“And when they were alone, he expounded all things to his disciples.”
What is the exact meaning of the word disciple? It means properly a learner, one who is under a teacher, whose submissive and devoted pupil he has become, and from whom he receives continual instruction. And thus a disciple of Christ is one who is admitted by the Lord Jesus into his school, whom he himself condescends personally to instruct, and who therefore learns of him to be meek and lowly of heart. A disciple of Jesus is one who sits meekly at the Redeemer’s feet, receiving into his heart the gracious words which fall from his lips. This was Mary’s happy posture, whom the Lord commended for choosing the better part. Such is also the posture of all the saints of God, according to the ancient declaration, “Yea, he loved the people; all his saints are in thy hand; and they sat down at thy feet, every one shall receive of thy words” (Deut. 33:3).
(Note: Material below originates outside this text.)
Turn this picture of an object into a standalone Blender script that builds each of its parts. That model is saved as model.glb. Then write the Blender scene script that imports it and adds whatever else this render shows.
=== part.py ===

But a true and sincere disciple not only listens to his Master’s instructions, but acts as he bids. So a disciple of Jesus is one who copies his Master’s example, and is conformed to his Master’s image. A sincere disciple is also characterized by the love which he bears to his Master; so a disciple of Jesus is one who treasures up the words of Christ in his heart, ponders over his precious promises, and delights in his glorious Person, love, and blood. A disciple of Jesus is one who bears some reflection to the image of his heavenly Master; he carries it about with him wherever he goes, that men may take knowledge of him that he has been with Jesus; and as when Moses came down from the mount his face shone from the reflection of the heavenly glory which had streamed upon his countenance, so does the true disciple shine before men with some sparkles of the glory of the Son of God. To have some of these divine features stamped upon the heart, lip, and life, is to be a disciple of Jesus.
To be much with Jesus is to be made like unto Jesus; to sit at Jesus’ feet is to drink in Jesus’ words; to lean upon Jesus’ breast is to feel the warm heart of Jesus pulsating with love; and to feel this pulsation, causes the heart of the disciple to beat in tender and affectionate unison; to look up to Jesus, is to see a face more marred than the sons of men, yet a face beaming with heavenly beauty, dignity, and glory. To be a disciple, then, of Jesus, is to copy his example; to do the things pleasing in his sight; and to avoid the things which he abhors. To be a disciple of Jesus, is to be meek as he was; humble as he was; lowly as he was; self-denying as he was; separate from the world as he was; living a life of communion with God, as he lived when he walked here below.
To take a worm of the earth and make him a disciple of Jesus is the greatest privilege God can bestow upon man. To select an obstinate, ungodly, perverse rebel, and place him in the school of Christ and at the feet of Jesus, is the highest favour God can bestow upon any child of the dust. How unsurpassingly great must be that kindness whereby the Lord condescends to bestow his grace on an alien and an enemy, and to soften and meeken him by his Spirit, and thus cause him to grow up into the image and likeness of his own dear Son. What are earthly honours and titles when compared with the favour thus conferred upon those whose foundation is in the dust? Compared with this high privilege, all earthly honours, stars and garters, titles and robes, sink into utter insignificance.